The corporate side is going well. We’re running 23 per cent up on last year on corporate like-for-like.

 

And we do it all here at head office. We have direct links to all our own suppliers — we don’t have any middlemen on our corporate side at all. And we go straight to the main companies, because we clearly have more than enough buying clout from the key suppliers. We’re one of the biggest pen retailers in the UK, so for many of our suppliers we represent them as their biggest customer.

 

OPI+: You talked about expanding all divisions. How will this affect the corporate business?
CM: We’ve had the corporate business for 12 years and apart from a dip close to September 11, when everyone’s corporate business went down, it’s steadily grown each year.
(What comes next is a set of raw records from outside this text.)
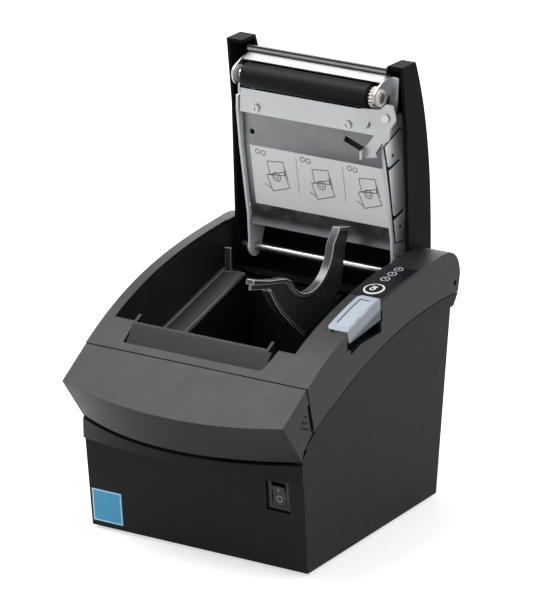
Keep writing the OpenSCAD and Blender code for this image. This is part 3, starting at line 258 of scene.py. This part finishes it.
def break_edges(piece, width_mm, steps=2, sharper_than=30, edge_slot=-1):
    """Rounds the edges of the active piece that turn by more than sharper_than degrees."""
    rounding = piece.modifiers.new("broken_edges", "BEVEL")
    rounding.width, rounding.segments = width_mm * MM, steps
    rounding.limit_method, rounding.angle_limit = "ANGLE", math.radians(sharper_than)
    rounding.material = edge_slot
    bpy.ops.object.modifier_apply(modifier=rounding.name)


def smooth(degrees=35):
    """Smooths the active piece where its faces turn by less than degrees."""
    bpy.ops.object.shade_smooth_by_angle(angle=math.radians(degrees))


def merged_copy(node, name, edge_mm=0.0, steps=2, smooth_deg=35, rim=False):
    """A solid's copy with its triangles merged, its edges broken and its curves smoothed.

    With rim the broken edges take the second material.
    """
    deselect()
    piece = nodes[node].copy()
    piece.data = nodes[node].data.copy()
    piece.name = piece.data.name = name
    bpy.context.collection.objects.link(piece)
    piece.parent = None
    bpy.context.view_layer.objects.active = piece
    piece.select_set(True)
    bpy.ops.object.mode_set(mode="EDIT")
    bpy.ops.mesh.select_all(action="SELECT")
    bpy.ops.mesh.remove_doubles(threshold=weld_mm * MM)
    bpy.ops.mesh.dissolve_limited(angle_limit=math.radians(flat_deg))
    bpy.ops.object.mode_set(mode="OBJECT")
    if rim:
        piece.data.materials.append(None)
    if edge_mm:
        break_edges(piece, edge_mm, steps, corner_deg, 1 if rim else -1)
    smooth(smooth_deg)
    flats = piece.modifiers.new("even_flats", "WEIGHTED_NORMAL")
    flats.mode, flats.weight, flats.keep_sharp = "FACE_AREA", 100, True
    bpy.ops.object.modifier_apply(modifier=flats.name)
    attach(piece, body_of[node])
    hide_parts(node)
    return piece


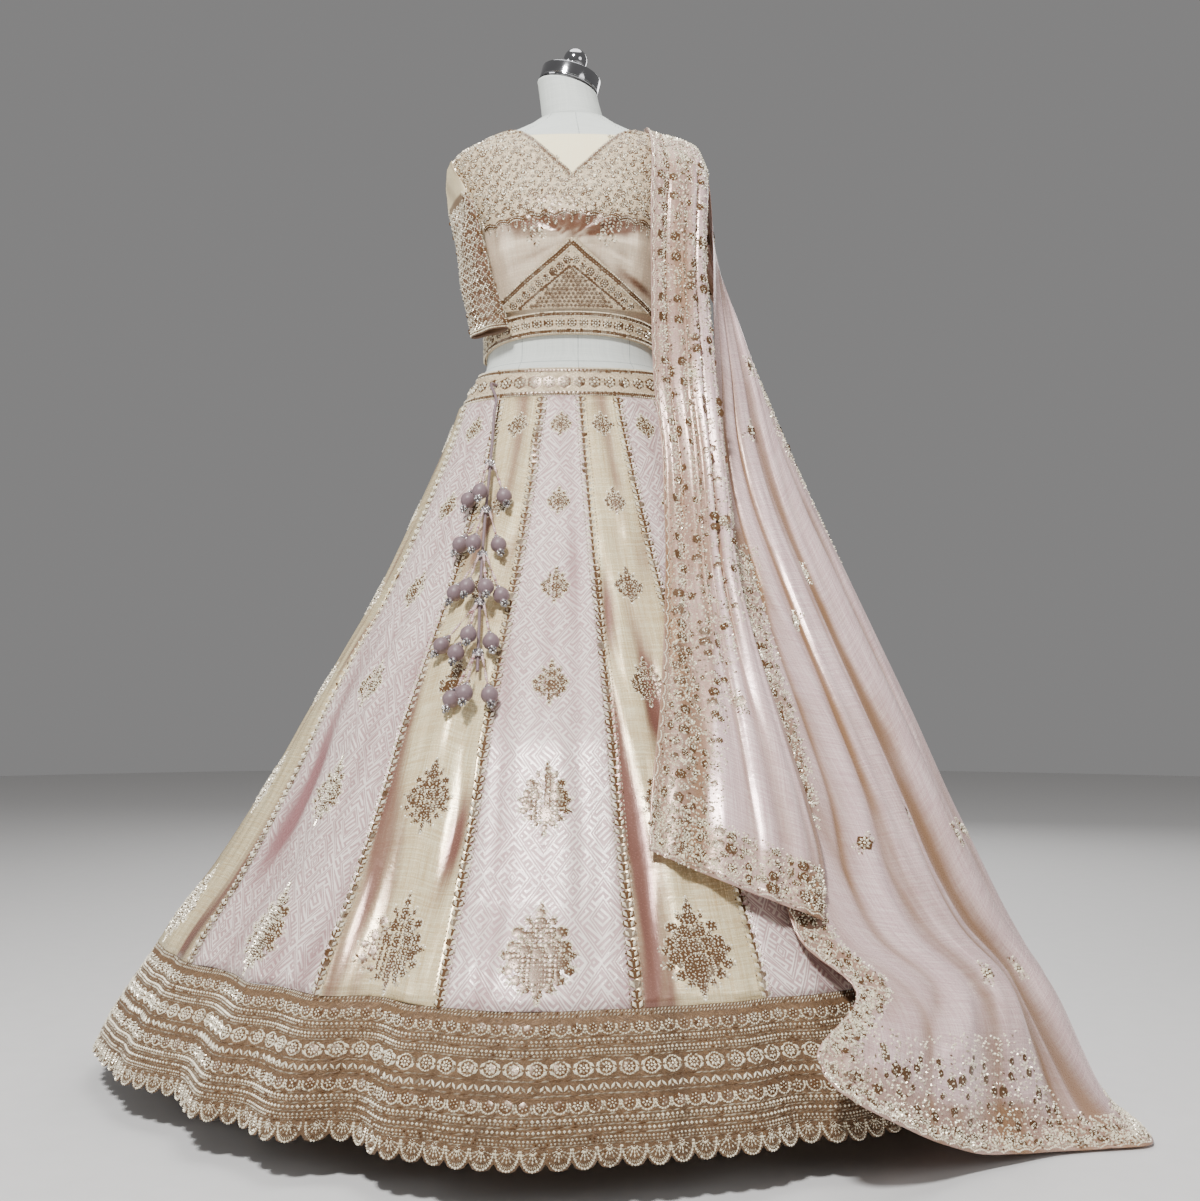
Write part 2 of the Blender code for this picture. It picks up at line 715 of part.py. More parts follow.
def seam_angle(seam, z):
    """Angle of a seam at a height: it is straight from the waistband to the hem."""
    top_angle, hem_angle = seam
    top = polar(top_angle, skirt_radius(top_angle, SKIRT_TOP_Z), 0.0)
    hem = polar(hem_angle, look_up(SKIRT_SECTIONS, HEM_Z, 1), 0.0)
    drop = (SKIRT_TOP_Z - z) / (SKIRT_TOP_Z - HEM_Z)
    point = top.lerp(hem, drop)
    angle = math.degrees(math.atan2(point.x, -point.y))
    nearest = round((lerp(top_angle, hem_angle, drop) - angle) / 360.0)
    return angle + 360.0 * nearest


def build_panels(shop):
    """The skirt's tapered panels, brocade and tissue in turn."""
    seams = seam_table()
    faces = strip_faces(len(PANEL_HEIGHTS), PANEL_COLUMNS + 1)
    for number in range(PANEL_COUNT):
        layers = ([], [])
        for z in reversed(PANEL_HEIGHTS):
            left = seam_angle(seams[number], z)
            right = seam_angle(seams[number + 1], z)
            gap = math.degrees(SEAM / 2.0 / skirt_radius(left, z))
            for column in range(PANEL_COLUMNS + 1):
                angle = lerp(left + gap, right - gap, column / PANEL_COLUMNS)
                radius = skirt_radius(angle, z)
                layers[0].append(polar(angle, radius, z))
                layers[1].append(polar(angle, radius + SKIRT_CLOTH, z))
        look = "tissue" if number % 2 else "brocade"
        shop.shell(f"lehenga_panel_{number + 1:02d}", *layers, faces, look)


def build_border(shop):
    """The hem border, with its scalloped lower edge."""
    sides = SCALLOP_COUNT * 2
    layers = ([], [])
    for row in range(2):
        for side in range(sides):
            angle = 360.0 * side / sides
            z = HEM_Z + SCALLOP_DEPTH * (side % 2) if row == 0 else BORDER_TOP_Z
            radius = skirt_radius(angle, z)
            layers[0].append(polar(angle, radius, z))
            layers[1].append(polar(angle, radius + SKIRT_CLOTH, z))
    faces = strip_faces(2, sides, closed=True)
    shop.shell("lehenga_hem_border", *layers, faces, "embroidery")


def fold_reach(folds, share, row):
    """How far the folds push a cloth out at a place across it."""
    reach = 0.0
    for place, half_breadth, height, first_row in folds:
        growth = min(1.0, max(0.0, (row - first_row) / 8.0))
        reach += height * growth * bump(share - place, half_breadth)
    return reach


def fall_rows(rows, folds, columns):
    """Points of a hanging cloth, a list for each of its rows."""
    grid = []
    for number, row in enumerate(rows):
        line = []
        for column in range(columns + 1):
            share = column / columns
            z = lerp(row[0], row[3], share)
            angle = lerp(row[1], row[4], share)
            radius = lerp(row[2], row[5], share * share * (3.0 - 2.0 * share))
            if number:
                radius += fold_reach(folds, share, number)
                radius = max(radius, body_radius(angle, z) + FALL_CLEARANCE)
            line.append(polar(angle, radius, z))
        grid.append(line)
    return grid


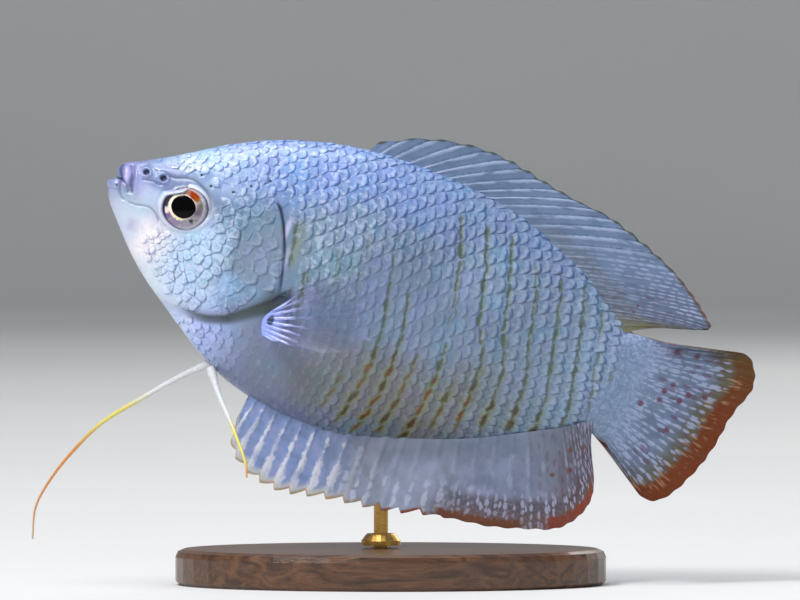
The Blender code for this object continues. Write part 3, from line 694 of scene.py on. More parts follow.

Our web business — with more and more business done via the web — is growing at double-digit rates every year. Corporate is continuing to do well.

 

But while the corporate side is very important, it is still a small part of our business. The Pen Shop will continue to expand, but I haven’t agreed to all the strategy yet, and there will be more announcements on this soon.

 

OPI+: Where do you visualise the corporate side to be in five to ten years’ time?
CM: It’s grown in double digits for the last few years. We continue to invest in the corporate business and have a completely separate brochure for it. And with the growth of the internet, we expect to see it grow at that rate for the next five, six or seven years.

 

OPI+: Are you looking at the rest of Europe on the corporate side?
CM: We supply some European customers already and we supply things into Switzerland for banks. We also supply some of the international banks that ship back to their motherland.

 

OPI+: What do you expect to be your biggest challenges over the next few years on the corporate side?
CM: As long as companies feel that they are able to reward their customers and staff, with incentives of various descriptions, corporate will thrive. The business suffered around the time of September 11, because companies said they had to make cuts in their corporate budgets — and even those that didn’t need to cut them used this as an excuse.

 

That’s why a lot of us have made sure that we build up regular customers. We’re getting regular orders from the same company on a monthly basis rather than one-off orders that you might get once and then never again.